UW Prof’s Study: Growth Rules Also Driving Prices Higher
In the same article Lens reported:
“In a 2008 study…University of Washington professor Theo Eicher…looked at 1989 to 2006 housing data for 250 U.S. cities and found government regulations drove prices up far more than population and income growth. Of the five Washington cities examined, Eicher found that state and local regulations ‘to negate sprawl…exacerbate agglomeration pressures at city centers’ and added an average of $203,000 to housing prices in the Seattle region.

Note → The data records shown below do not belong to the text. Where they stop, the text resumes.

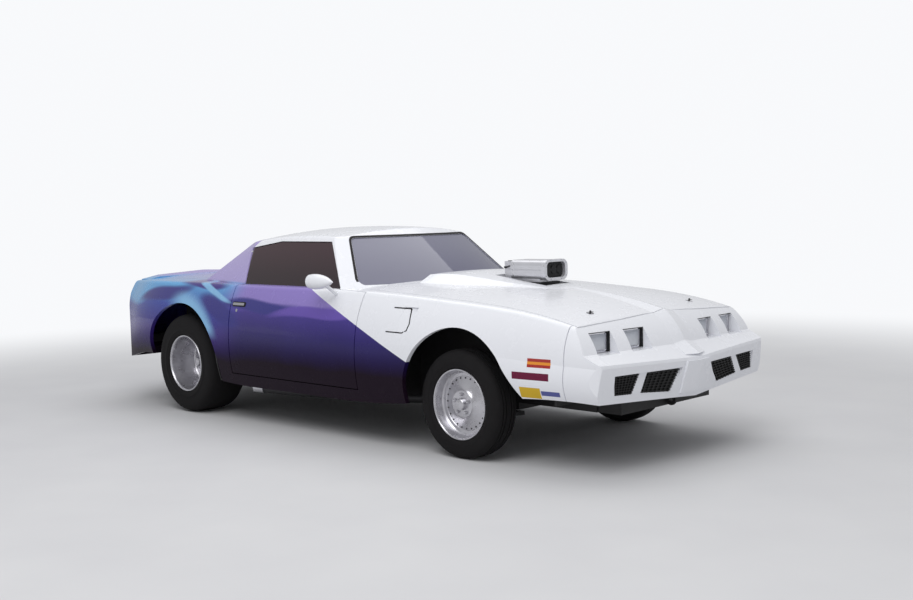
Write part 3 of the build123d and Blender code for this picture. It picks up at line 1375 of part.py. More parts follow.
# Rear axle with differential, ladder bars, backing plates and the posts under the rails
root_back, root_ahead, root_rise, root_fall = LADDER_ROOT
end_low, end_high = LADDER_END
post_r, post_back, post_rise = AXLE_POST
plate_y = REAR_DISC_Y - PLATE_INSET
spindle_y = REAR_HUB_Y - HUB_FLOOR - SEAT_GAP
bar_y = REAR_RAIL_Y + REAR_RAIL_WIDTH / 2
with BuildPart() as rear_axle:
    for radius, reach in ((AXLE_R, plate_y), (SPINDLE_R, spindle_y)):
        with BuildSketch(Plane.XZ.offset(-reach)):
            with Locations([(REAR_AXLE_X, REAR_TYRE_R)]):
                Circle(radius)
        extrude(amount=2 * reach)
    with Locations([(REAR_AXLE_X, 0, REAR_TYRE_R)]):
        Sphere(DIFFERENTIAL_R)
    for side in (-1, 1):
        with BuildSketch(Plane(origin=(REAR_AXLE_X, side * plate_y, REAR_TYRE_R), z_dir=(0, side, 0))):
            Circle(PLATE_R)
        extrude(amount=PLATE_THICK)
        with BuildSketch(Plane.XZ.offset(-side * bar_y - LADDER_HALF)):
            with BuildLine():
                Polyline(
                    (REAR_AXLE_X - root_back, REAR_TYRE_R + root_rise),
                    (REAR_AXLE_X + root_ahead, REAR_TYRE_R + root_rise),
                    (bulkhead_x - SHEET, FLOOR_Z + end_high),
                    (bulkhead_x - SHEET, FLOOR_Z + end_low),
                    (REAR_AXLE_X - root_back, REAR_TYRE_R - root_fall),
                    close=True,
                )
            make_face()
        extrude(amount=2 * LADDER_HALF)
        with BuildSketch(Plane.XY.offset(REAR_TYRE_R + post_rise)):
            with Locations([(REAR_AXLE_X - post_back, side * bar_y)]):
                Circle(post_r)
        extrude(amount=BOOT_FLOOR_Z - REAR_RAIL_HEIGHT - REAR_TYRE_R - post_rise)
write(rear_axle.part, "rear_axle")
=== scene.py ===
import math

import bmesh
import bpy
from mathutils import Matrix, Vector
from mathutils.bvhtree import BVHTree


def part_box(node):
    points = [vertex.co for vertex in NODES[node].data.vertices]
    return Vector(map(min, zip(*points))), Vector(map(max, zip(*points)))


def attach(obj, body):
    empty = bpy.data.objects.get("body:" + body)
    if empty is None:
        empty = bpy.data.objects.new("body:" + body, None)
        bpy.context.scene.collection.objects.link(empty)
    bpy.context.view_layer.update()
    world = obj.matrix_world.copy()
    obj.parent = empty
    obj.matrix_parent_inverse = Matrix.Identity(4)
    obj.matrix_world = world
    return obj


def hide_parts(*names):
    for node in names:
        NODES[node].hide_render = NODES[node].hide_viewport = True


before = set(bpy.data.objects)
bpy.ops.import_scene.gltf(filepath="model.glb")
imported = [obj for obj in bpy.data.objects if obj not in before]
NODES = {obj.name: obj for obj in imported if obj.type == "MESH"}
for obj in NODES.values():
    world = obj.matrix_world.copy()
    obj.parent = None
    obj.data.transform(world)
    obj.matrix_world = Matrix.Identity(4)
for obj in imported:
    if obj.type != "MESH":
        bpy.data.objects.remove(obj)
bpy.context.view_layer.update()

# Places in metres, in the row frame: +X forward, +Y to the car's left, +Z up
AHEAD = Vector((1.0, 0.0, 0.0))
LEFT = Vector((0.0, 1.0, 0.0))
UP = Vector((0.0, 0.0, 1.0))
SIDES = (("right", -1), ("left", 1))
FRONT_AXLE_X = (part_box("tyre_front_right")[0].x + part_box("tyre_front_right")[1].x) / 2
REAR_AXLE_X = (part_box("tyre_rear_right")[0].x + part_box("tyre_rear_right")[1].x) / 2
FRONT_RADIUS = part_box("tyre_front_right")[1].z / 2
REAR_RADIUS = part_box("tyre_rear_right")[1].z / 2
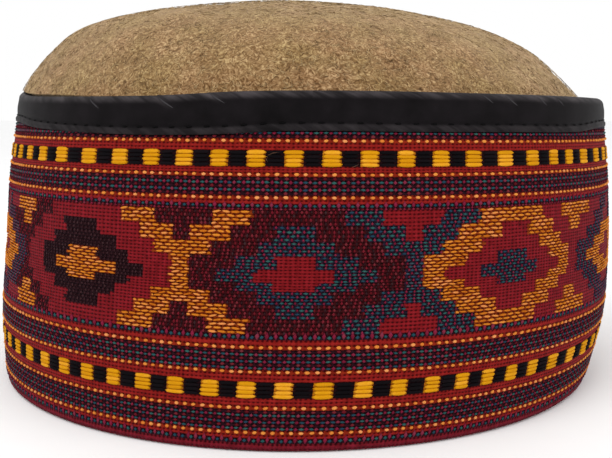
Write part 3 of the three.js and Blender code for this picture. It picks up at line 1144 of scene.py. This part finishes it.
def make_strays(material):
    table = np.array(STRAYS)
    last = table.shape[1] - 1
    points = []
    for s in range(last + 1):
        dot, height = table[:, s, 0], table[:, s, 1] * MM
        for turn in ring_turns(FLOAT_SIDES, 0 < s < last):
            across = STRAY_RADIUS * math.cos(turn)
            out = STRAY_LIFT + STRAY_RADIUS * math.sin(turn)
            points.append(weave_point(dot + DOTS_PER_MM * across / MM, height + across, out))
    piece = add_spindles("stray_fibres", points, last - 1, FLOAT_SIDES)
    finish_piece(piece, material, "woven_cloth")


# Tape

TAPE_COLUMNS = 840
STITCH_LENGTH = 4.8 * MM
STITCH_HEIGHT = 1.9 * MM  # above the tape's lower edge
STITCH_HALF = 0.2  # half of a stitch's length, as a share of the way to the next one
STITCH_RADIUS = 0.19 * MM
STITCH_SINK = 0.22 * MM  # how far a stitch's tips lie below the tape's face
STITCH_RINGS = ((-0.7, 0.8), (0, 1), (0.7, 0.8))
CREASE_SLOPE = 1.75  # how far a crease runs to the right for each step down
CREASE_HALF_WIDTH = 0.2 * MM
CREASE_RISE = 0.06 * MM
CREASE_START = 0.5 * MM  # below the rim

# Bias creases: degrees of their upper end, and their height and reach down the tape in millimetres
CREASES = {
    "angle": (-38.5, -24.5, -15.8, 26.2, 30.6, 38, 43),
    "height": (0.16, 0.18, 0.16, 0.14, 0.14, 0.1, 0.1),
    "reach": (4, 4, 3, 2.6, 3.4, 3, 3),
}
FAR_CREASES = np.arange(66, 294, 9)  # degrees, round the sides and back
OUTER_ROWS = 26
FOLD_ROWS = 14
INNER_ROWS = 7
FOLD_ENDS = (12, 168)  # degrees of the fold's first and last row

# The stitched line, the lip below it and the pad above: height over the tape's lower edge, half width, rise
GROOVE = (STITCH_HEIGHT, 0.45 * MM, -0.2 * MM)
LIP = (0.8 * MM, 0.75 * MM, 0.24 * MM)
PAD = (4.6 * MM, 1.6 * MM, 0.2 * MM)
GROOVE_AT_STITCH = -0.16 * MM  # what the groove and the lip gain at each stitch
LIP_AT_STITCH = 0.05 * MM


def bell(value, middle, half_width):
    return np.exp(-(((value - middle) / half_width) ** 2))


def tape_loop(angle):
    """The tape's section: up its outer leg, over the fold, down the inner leg and back."""
    top = rim_top(angle)
    spring = top - FOLD_RADIUS
    low = tape_floor(angle)
    inner_low = top - TAPE_INNER_HEIGHT

    def at(z, depth):
        return band_point(angle, z, depth - TAPE_PROUD)

    points = [at(low + (spring - low) * share, 0.0) for share in np.linspace(0, 1, OUTER_ROWS)]
    for turn in np.radians(np.linspace(*FOLD_ENDS, FOLD_ROWS)):
        points.append(at(spring + FOLD_RADIUS * np.sin(turn), FOLD_RADIUS * (1 - np.cos(turn))))
    for share in np.linspace(0, 1, INNER_ROWS):
        points.append(at(spring + (inner_low - spring) * share, TAPE_THICKNESS))
    points.append(at(inner_low, TAPE_THICKNESS - TAPE_WALL))
    points.append(at(spring, TAPE_THICKNESS - TAPE_WALL))
    points += [at(top - TAPE_WALL, depth) for depth in (FOLD_RADIUS + GAP, FOLD_RADIUS - GAP)]
    points.append(at(spring, TAPE_WALL))
    points.append(at(low, TAPE_WALL))
    return np.stack(points, axis=1)


def tape_relief(angle, places):
    """How far the tape's outer side stands out, and how much painted sheen it gets."""
    above = places[..., 2] - tape_floor(angle)[:, None]
    below_top = rim_top(angle)[:, None] - places[..., 2]
    stitch = 0.5 + 0.5 * np.cos(2 * np.pi * (angle * BASE_RADIUS)[:, None] / STITCH_LENGTH)
    relief = (GROOVE[2] + GROOVE_AT_STITCH * stitch ** 4) * bell(above, *GROOVE[:2])
    relief = relief + (LIP[2] + LIP_AT_STITCH * stitch) * bell(above, *LIP[:2])
    relief = relief + PAD[2] * bell(above, *PAD[:2])
    # painted highlight on the strip below the stitches
    painted_sheen = 0.16 * (1 - smoothstep(above, STITCH_HEIGHT - 0.5 * MM, STITCH_HEIGHT - 0.1 * MM))
    # painted reflection along the top of the fold
    painted_sheen = painted_sheen + 0.55 * (1 - smoothstep(below_top, 0.2 * MM, 2.2 * MM))
    degrees_here = (np.degrees(angle) + 180) % 360 - 180
    for place, height, reach in zip(*all_creases()):
        start = np.radians((degrees_here - place + 180) % 360 - 180)[:, None] * BASE_RADIUS
        aside = start - CREASE_SLOPE * below_top
        fade = height * (1 - smoothstep(below_top, 0.4 * reach * MM, reach * MM))
        ridge = bell(aside, 0, 0.35 * MM)
        relief = relief + (ridge - 0.7 * bell(aside, -1.1 * MM, 0.8 * MM)) * fade * MM
        # painted highlight along each crease and on a broad patch beside it
        painted_sheen = painted_sheen + (0.8 * ridge + 0.9 * bell(aside, -0.9 * MM, 1.1 * MM)) * fade
    return relief, np.clip(painted_sheen, 0, 1)


def all_creases():
    """The creases that show at the front, and others of their kind over the rest of the cap."""
    random = np.random.default_rng(TAPE_SEED)
    count = len(FAR_CREASES)
    spots = FAR_CREASES + random.uniform(-3.5, 3.5, count)
    angles = np.concatenate([CREASES["angle"], (spots + 180) % 360 - 180])
    heights = np.concatenate([CREASES["height"], random.uniform(0.04, 0.18, count)])
    reaches = np.concatenate([CREASES["reach"], random.uniform(2.4, 5, count)])
    return angles, heights, reaches


def make_tape(satin):
    angle = 2 * np.pi * np.arange(TAPE_COLUMNS) / TAPE_COLUMNS
    loop = tape_loop(angle)
    piece = add_mesh("tape", loop, ring_faces(TAPE_COLUMNS, loop.shape[1]))
    relief, painted_sheen = tape_relief(angle, loop)
    fold_end = OUTER_ROWS + FOLD_ROWS
    for values in (relief, painted_sheen):
        values[:, fold_end:] = 0
        values[:, OUTER_ROWS:fold_end] *= np.linspace(1, 0, FOLD_ROWS)[None, :]
    push_out(piece, relief.ravel())
    # painted sheen, which the satin material reads
    set_values(piece, "painted_sheen", painted_sheen)
    step = 2 * np.pi * BASE_RADIUS / TAPE_COLUMNS / MM
    set_weave_places(piece, np.arange(TAPE_COLUMNS + 1) * step, run_along(loop, TAPE_WALL) / MM)
    finish_piece(piece, satin, "satin_tape", "binding")


def make_creases(crease_highlight):
    """The sharp edges of the tape's creases, coloured pale as a painted highlight."""
    places, heights, reaches = all_creases()
    stations = np.linspace(0, 1, 9)
    points = []
    for s in stations:
        swell = 1.3 * math.sin(math.pi * s) * (1 - 0.5 * s) if 0 < s < 1 else 0
        below_top = CREASE_START + (reaches * MM - CREASE_START) * s
        for turn in ring_turns(FLOAT_SIDES, swell):
            across = CREASE_HALF_WIDTH * swell * math.cos(turn)
            angle = np.radians(places) + (CREASE_SLOPE * below_top + across) / BASE_RADIUS
            out = CREASE_RISE * swell * math.sin(turn) + heights * MM * (1 - s)
            points.append(tape_face(angle, rim_top(angle) - below_top + 0.5 * across, out))
    piece = add_spindles("tape_creases", points, len(stations) - 2, FLOAT_SIDES)
    finish_piece(piece, crease_highlight, "satin_tape")


def tape_face(angle, z, out):
    """Point over the tape's outer face, which goes round inwards above the spring of its fold."""
    spring = rim_top(angle) - FOLD_RADIUS
    turn = np.arcsin(np.clip((z - spring) / FOLD_RADIUS, 0, 1))
    inset = FOLD_RADIUS * (1 - np.cos(turn))
    return band_point(angle, z + out * np.sin(turn), inset - TAPE_PROUD - out * np.cos(turn))


def make_stitches(thread):
    """Running stitches along the tape's lower edge."""
    count = round(2 * math.pi * BASE_RADIUS / STITCH_LENGTH)
    middle = 2 * np.pi * (np.arange(count) + 0.5) / count
    half = STITCH_HALF * 2 * np.pi / count
    points = []
    for s, swell in ((-1, 0), *STITCH_RINGS, (1, 0)):
        angle = middle + s * half
        z = tape_floor(angle) + STITCH_HEIGHT
        for turn in ring_turns(FLOAT_SIDES, swell):
            across = STITCH_RADIUS * swell * math.cos(turn)
            out = TAPE_PROUD - STITCH_SINK + STITCH_RADIUS * (0.9 * swell + swell * math.sin(turn))
            points.append(band_point(angle, z + across, -out))
    piece = add_spindles("tape_stitches", points, len(STITCH_RINGS), FLOAT_SIDES)
    finish_piece(piece, thread, "satin_tape")


# Floor and light

FLOOR_HALF = 4.0
FLOOR_DROP = 0.02 * MM  # so that the hem and the floor don't share a plane
CAP_MIDDLE = Vector((0, 0, 60 * MM))


def add_floor(paint):
    corners = [(x * FLOOR_HALF, y * FLOOR_HALF, 0) for x, y in ((-1, -1), (1, -1), (1, 1), (-1, 1))]
    floor = add_mesh("floor", corners, [(0, 1, 2, 3)], False)
    floor.location.z = -FLOOR_DROP
    floor.data.materials.append(paint)


def add_light(name, place, size, power):
    """A round lamp that faces the cap: its place, its width across and its watts."""
    data = bpy.data.lights.new(name, "AREA")
    data.shape = "DISK"
    data.size = size
    data.energy = power
    light = bpy.data.objects.new(name, data)
    light.location = place
    light.rotation_euler = (CAP_MIDDLE - Vector(place)).to_track_quat("-Z", "Y").to_euler()
    bpy.context.scene.collection.objects.link(light)


def add_world():
    world = bpy.data.worlds.new("world")
    bpy.context.scene.world = world
    world.use_nodes = True
    background = world.node_tree.nodes["Background"]
    background.inputs["Color"].default_value = (1, 1, 1, 1)
    background.inputs["Strength"].default_value = 1.0
    bpy.context.scene.view_settings.view_transform = "Standard"


add_world()
add_floor(make_cloudy("floor", 0.9, 0.1, 30, 3, (0.93, 0.93, 0.93), (0.95, 0.95, 0.95)))
add_light("key", place=(-0.35, -0.6, 0.9), size=0.7, power=4)
add_light("fill", place=(0.8, -0.5, 0.5), size=0.6, power=1.5)

make_crown(make_felt())
make_felt_fibres(make_fibre("felt_fibre", srgb(88, 64, 36), srgb(206, 178, 134)))
make_ground(make_cloth())
make_weave()
make_strays(make_fibre("stray_fibre", srgb(92, 66, 52), srgb(120, 92, 74)))
make_tape(make_satin())
make_stitches(make_cloudy("tape_thread", 0.7, 0.05, 2500, 2, srgb(3, 3, 3), srgb(10, 9, 10)))
# painted highlight: the creases' edges are pale grey
make_creases(make_fibre("satin_crease_highlight", srgb(58, 56, 58), srgb(70, 66, 68)))
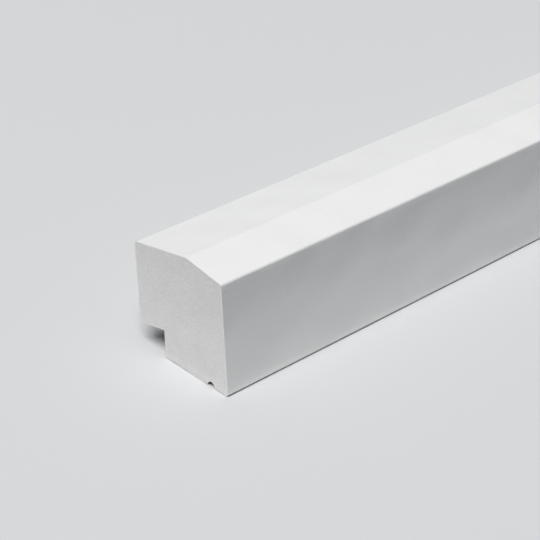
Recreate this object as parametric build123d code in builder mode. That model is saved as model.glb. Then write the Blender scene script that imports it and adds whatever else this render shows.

As elsewhere, Eicher found for metro Seattle that the greatest portion of increases were due to ‘statewide land use restrictions imposed by executive and legislature’, followed by ‘statewide growth management and residential building restrictions’ and ‘municipal land use restrictions upheld by courts.’ Income and population growth had a relatively smaller effect.
A sharp interest rate hike which could dampen home-buyer demand isn’t in the offing, and neither is any major relaxing of the King County growth boundary. Realtors stress that if more new Seattle apartments were condos and not rentals, that would at least get singles into the home ownership market, but the trend is in the other direction.
We’ll All Continue To Pay
Expect continued efforts to develop housing on what truly buildable land there is in King County, subject to the winds of local politics. Public education to forestall Not In My Back Yard (NIMBY) insurgencies would help, too, says Orser. He suggested to the briefing audience that perhaps UW’s Runstad School could partner with realtors and developers to sponsor free public classes to educate urban growth opponents on the real nature of developing real estate projects, including risk exposure and the effect of project delays.
Orser added that affordable housing needs to be more clearly understood as social and economic infrastructure, just like roads and schools.
One thing is certain. The costs of building – or not building – that infrastructure in King County will be widely borne.